WHAT YOU WILL DO: Give back all the data exactly, line by line.

COLLECTED DATA:

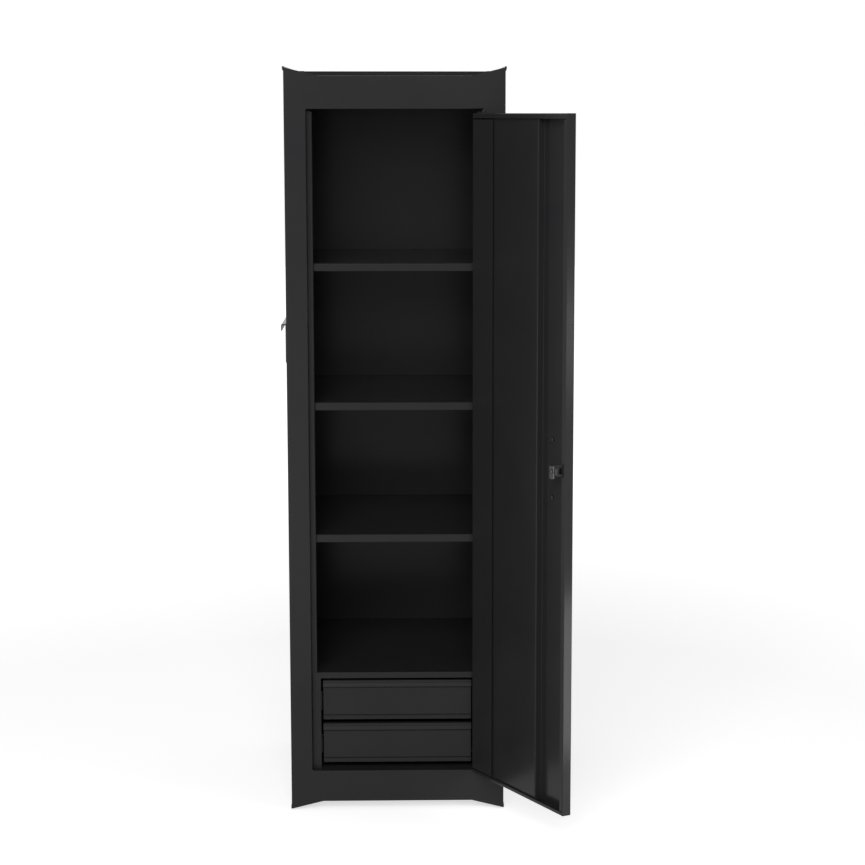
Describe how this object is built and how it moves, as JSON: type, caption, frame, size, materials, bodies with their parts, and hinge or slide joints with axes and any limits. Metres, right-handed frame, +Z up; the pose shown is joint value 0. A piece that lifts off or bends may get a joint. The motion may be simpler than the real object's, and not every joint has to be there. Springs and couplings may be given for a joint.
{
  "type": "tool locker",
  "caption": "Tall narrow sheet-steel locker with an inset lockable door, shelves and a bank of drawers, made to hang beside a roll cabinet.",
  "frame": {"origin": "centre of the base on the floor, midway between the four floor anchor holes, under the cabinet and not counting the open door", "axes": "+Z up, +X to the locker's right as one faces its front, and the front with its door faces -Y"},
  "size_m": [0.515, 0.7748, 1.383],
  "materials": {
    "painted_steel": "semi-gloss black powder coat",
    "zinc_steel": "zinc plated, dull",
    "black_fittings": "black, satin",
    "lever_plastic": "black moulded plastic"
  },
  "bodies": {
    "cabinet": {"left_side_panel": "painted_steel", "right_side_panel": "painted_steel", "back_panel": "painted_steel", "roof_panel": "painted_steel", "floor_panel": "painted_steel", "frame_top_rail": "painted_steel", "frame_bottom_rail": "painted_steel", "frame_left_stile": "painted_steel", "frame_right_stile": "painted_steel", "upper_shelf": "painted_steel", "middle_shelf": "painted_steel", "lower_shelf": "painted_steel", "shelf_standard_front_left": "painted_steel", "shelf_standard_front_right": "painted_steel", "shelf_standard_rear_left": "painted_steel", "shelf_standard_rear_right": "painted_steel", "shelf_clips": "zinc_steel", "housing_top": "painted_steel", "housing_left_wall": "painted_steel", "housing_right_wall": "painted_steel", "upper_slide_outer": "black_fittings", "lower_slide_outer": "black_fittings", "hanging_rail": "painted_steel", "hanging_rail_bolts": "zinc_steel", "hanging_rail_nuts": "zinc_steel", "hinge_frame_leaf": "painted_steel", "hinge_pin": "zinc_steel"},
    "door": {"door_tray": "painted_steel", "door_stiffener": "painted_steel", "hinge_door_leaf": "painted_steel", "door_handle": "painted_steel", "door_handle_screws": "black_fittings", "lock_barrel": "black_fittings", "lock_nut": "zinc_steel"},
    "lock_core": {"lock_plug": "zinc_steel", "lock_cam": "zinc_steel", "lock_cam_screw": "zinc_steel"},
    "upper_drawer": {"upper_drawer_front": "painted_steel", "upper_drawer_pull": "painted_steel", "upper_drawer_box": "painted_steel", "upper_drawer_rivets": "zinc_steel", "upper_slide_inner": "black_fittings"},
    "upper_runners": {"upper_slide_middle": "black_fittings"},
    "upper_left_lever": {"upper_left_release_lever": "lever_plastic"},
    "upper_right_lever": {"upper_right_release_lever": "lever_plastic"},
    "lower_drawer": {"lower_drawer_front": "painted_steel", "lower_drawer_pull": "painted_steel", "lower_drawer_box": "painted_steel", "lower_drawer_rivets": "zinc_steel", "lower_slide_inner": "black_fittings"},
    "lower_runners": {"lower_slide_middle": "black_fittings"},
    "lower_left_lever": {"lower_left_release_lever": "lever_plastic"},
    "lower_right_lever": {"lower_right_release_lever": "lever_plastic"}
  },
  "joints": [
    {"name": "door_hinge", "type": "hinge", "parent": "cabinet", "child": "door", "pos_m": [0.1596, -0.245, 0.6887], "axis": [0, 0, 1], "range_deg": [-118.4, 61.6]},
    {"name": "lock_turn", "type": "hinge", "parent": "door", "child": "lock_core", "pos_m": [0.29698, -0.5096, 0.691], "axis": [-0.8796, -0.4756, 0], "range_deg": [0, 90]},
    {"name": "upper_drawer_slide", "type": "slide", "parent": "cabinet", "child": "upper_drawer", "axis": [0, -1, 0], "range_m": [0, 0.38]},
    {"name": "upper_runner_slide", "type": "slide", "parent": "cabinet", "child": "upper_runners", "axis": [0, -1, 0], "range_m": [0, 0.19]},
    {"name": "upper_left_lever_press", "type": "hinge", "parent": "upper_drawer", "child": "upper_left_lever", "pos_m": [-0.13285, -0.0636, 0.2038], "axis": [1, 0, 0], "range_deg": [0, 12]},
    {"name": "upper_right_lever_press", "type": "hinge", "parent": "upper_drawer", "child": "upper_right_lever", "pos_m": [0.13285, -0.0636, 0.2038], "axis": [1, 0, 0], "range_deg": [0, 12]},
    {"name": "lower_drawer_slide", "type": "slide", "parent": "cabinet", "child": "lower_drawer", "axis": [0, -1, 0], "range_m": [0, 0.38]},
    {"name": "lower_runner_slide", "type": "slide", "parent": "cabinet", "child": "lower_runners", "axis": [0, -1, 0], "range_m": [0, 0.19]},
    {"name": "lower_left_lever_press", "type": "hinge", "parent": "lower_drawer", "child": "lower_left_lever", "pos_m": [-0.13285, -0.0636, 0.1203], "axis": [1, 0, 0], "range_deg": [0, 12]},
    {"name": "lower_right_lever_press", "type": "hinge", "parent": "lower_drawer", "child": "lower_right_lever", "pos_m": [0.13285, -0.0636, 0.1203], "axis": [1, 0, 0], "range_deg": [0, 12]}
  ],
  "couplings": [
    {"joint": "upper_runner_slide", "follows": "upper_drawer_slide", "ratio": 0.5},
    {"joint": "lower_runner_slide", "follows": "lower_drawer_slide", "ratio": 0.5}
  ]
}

ANSWER FOR THIS EXERCISE:
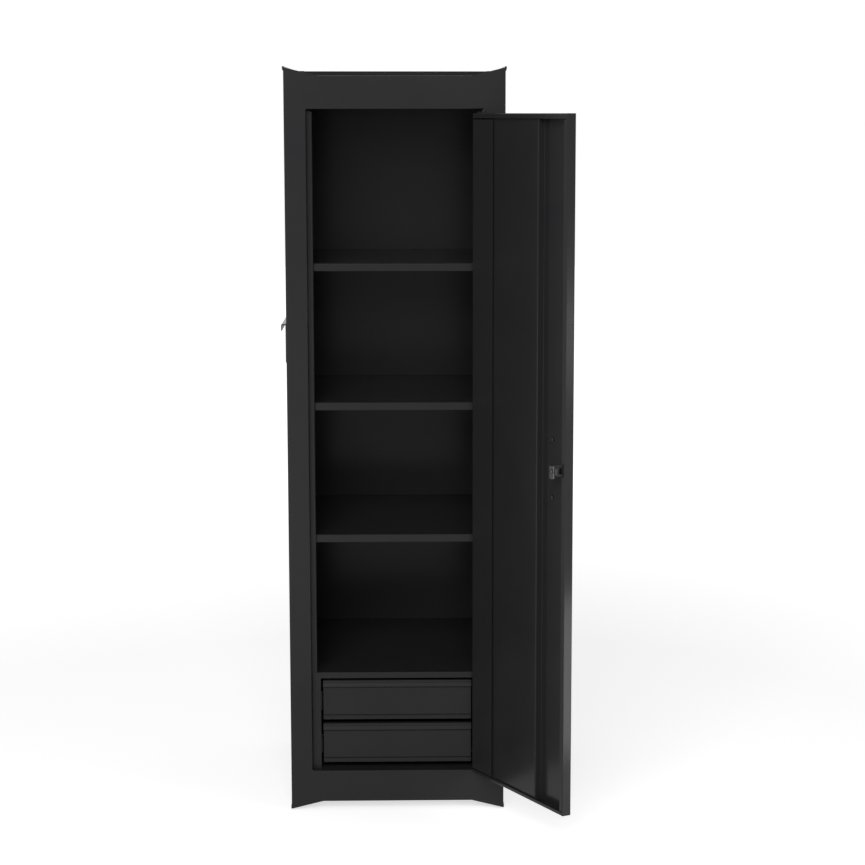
Describe how this object is built and how it moves, as JSON: type, caption, frame, size, materials, bodies with their parts, and hinge or slide joints with axes and any limits. Metres, right-handed frame, +Z up; the pose shown is joint value 0. A piece that lifts off or bends may get a joint. The motion may be simpler than the real object's, and not every joint has to be there. Springs and couplings may be given for a joint.
{
  "type": "tool locker",
  "caption": "Tall narrow sheet-steel locker with an inset lockable door, shelves and a bank of drawers, made to hang beside a roll cabinet.",
  "frame": {"origin": "centre of the base on the floor, midway between the four floor anchor holes, under the cabinet and not counting the open door", "axes": "+Z up, +X to the locker's right as one faces its front, and the front with its door faces -Y"},
  "size_m": [0.515, 0.7748, 1.383],
  "materials": {
    "painted_steel": "semi-gloss black powder coat",
    "zinc_steel": "zinc plated, dull",
    "black_fittings": "black, satin",
    "lever_plastic": "black moulded plastic"
  },
  "bodies": {
    "cabinet": {"left_side_panel": "painted_steel", "right_side_panel": "painted_steel", "back_panel": "painted_steel", "roof_panel": "painted_steel", "floor_panel": "painted_steel", "frame_top_rail": "painted_steel", "frame_bottom_rail": "painted_steel", "frame_left_stile": "painted_steel", "frame_right_stile": "painted_steel", "upper_shelf": "painted_steel", "middle_shelf": "painted_steel", "lower_shelf": "painted_steel", "shelf_standard_front_left": "painted_steel", "shelf_standard_front_right": "painted_steel", "shelf_standard_rear_left": "painted_steel", "shelf_standard_rear_right": "painted_steel", "shelf_clips": "zinc_steel", "housing_top": "painted_steel", "housing_left_wall": "painted_steel", "housing_right_wall": "painted_steel", "upper_slide_outer": "black_fittings", "lower_slide_outer": "black_fittings", "hanging_rail": "painted_steel", "hanging_rail_bolts": "zinc_steel", "hanging_rail_nuts": "zinc_steel", "hinge_frame_leaf": "painted_steel", "hinge_pin": "zinc_steel"},
    "door": {"door_tray": "painted_steel", "door_stiffener": "painted_steel", "hinge_door_leaf": "painted_steel", "door_handle": "painted_steel", "door_handle_screws": "black_fittings", "lock_barrel": "black_fittings", "lock_nut": "zinc_steel"},
    "lock_core": {"lock_plug": "zinc_steel", "lock_cam": "zinc_steel", "lock_cam_screw": "zinc_steel"},
    "upper_drawer": {"upper_drawer_front": "painted_steel", "upper_drawer_pull": "painted_steel", "upper_drawer_box": "painted_steel", "upper_drawer_rivets": "zinc_steel", "upper_slide_inner": "black_fittings"},
    "upper_runners": {"upper_slide_middle": "black_fittings"},
    "upper_left_lever": {"upper_left_release_lever": "lever_plastic"},
    "upper_right_lever": {"upper_right_release_lever": "lever_plastic"},
    "lower_drawer": {"lower_drawer_front": "painted_steel", "lower_drawer_pull": "painted_steel", "lower_drawer_box": "painted_steel", "lower_drawer_rivets": "zinc_steel", "lower_slide_inner": "black_fittings"},
    "lower_runners": {"lower_slide_middle": "black_fittings"},
    "lower_left_lever": {"lower_left_release_lever": "lever_plastic"},
    "lower_right_lever": {"lower_right_release_lever": "lever_plastic"}
  },
  "joints": [
    {"name": "door_hinge", "type": "hinge", "parent": "cabinet", "child": "door", "pos_m": [0.1596, -0.245, 0.6887], "axis": [0, 0, 1], "range_deg": [-118.4, 61.6]},
    {"name": "lock_turn", "type": "hinge", "parent": "door", "child": "lock_core", "pos_m": [0.29698, -0.5096, 0.691], "axis": [-0.8796, -0.4756, 0], "range_deg": [0, 90]},
    {"name": "upper_drawer_slide", "type": "slide", "parent": "cabinet", "child": "upper_drawer", "axis": [0, -1, 0], "range_m": [0, 0.38]},
    {"name": "upper_runner_slide", "type": "slide", "parent": "cabinet", "child": "upper_runners", "axis": [0, -1, 0], "range_m": [0, 0.19]},
    {"name": "upper_left_lever_press", "type": "hinge", "parent": "upper_drawer", "child": "upper_left_lever", "pos_m": [-0.13285, -0.0636, 0.2038], "axis": [1, 0, 0], "range_deg": [0, 12]},
    {"name": "upper_right_lever_press", "type": "hinge", "parent": "upper_drawer", "child": "upper_right_lever", "pos_m": [0.13285, -0.0636, 0.2038], "axis": [1, 0, 0], "range_deg": [0, 12]},
    {"name": "lower_drawer_slide", "type": "slide", "parent": "cabinet", "child": "lower_drawer", "axis": [0, -1, 0], "range_m": [0, 0.38]},
    {"name": "lower_runner_slide", "type": "slide", "parent": "cabinet", "child": "lower_runners", "axis": [0, -1, 0], "range_m": [0, 0.19]},
    {"name": "lower_left_lever_press", "type": "hinge", "parent": "lower_drawer", "child": "lower_left_lever", "pos_m": [-0.13285, -0.0636, 0.1203], "axis": [1, 0, 0], "range_deg": [0, 12]},
    {"name": "lower_right_lever_press", "type": "hinge", "parent": "lower_drawer", "child": "lower_right_lever", "pos_m": [0.13285, -0.0636, 0.1203], "axis": [1, 0, 0], "range_deg": [0, 12]}
  ],
  "couplings": [
    {"joint": "upper_runner_slide", "follows": "upper_drawer_slide", "ratio": 0.5},
    {"joint": "lower_runner_slide", "follows": "lower_drawer_slide", "ratio": 0.5}
  ]
}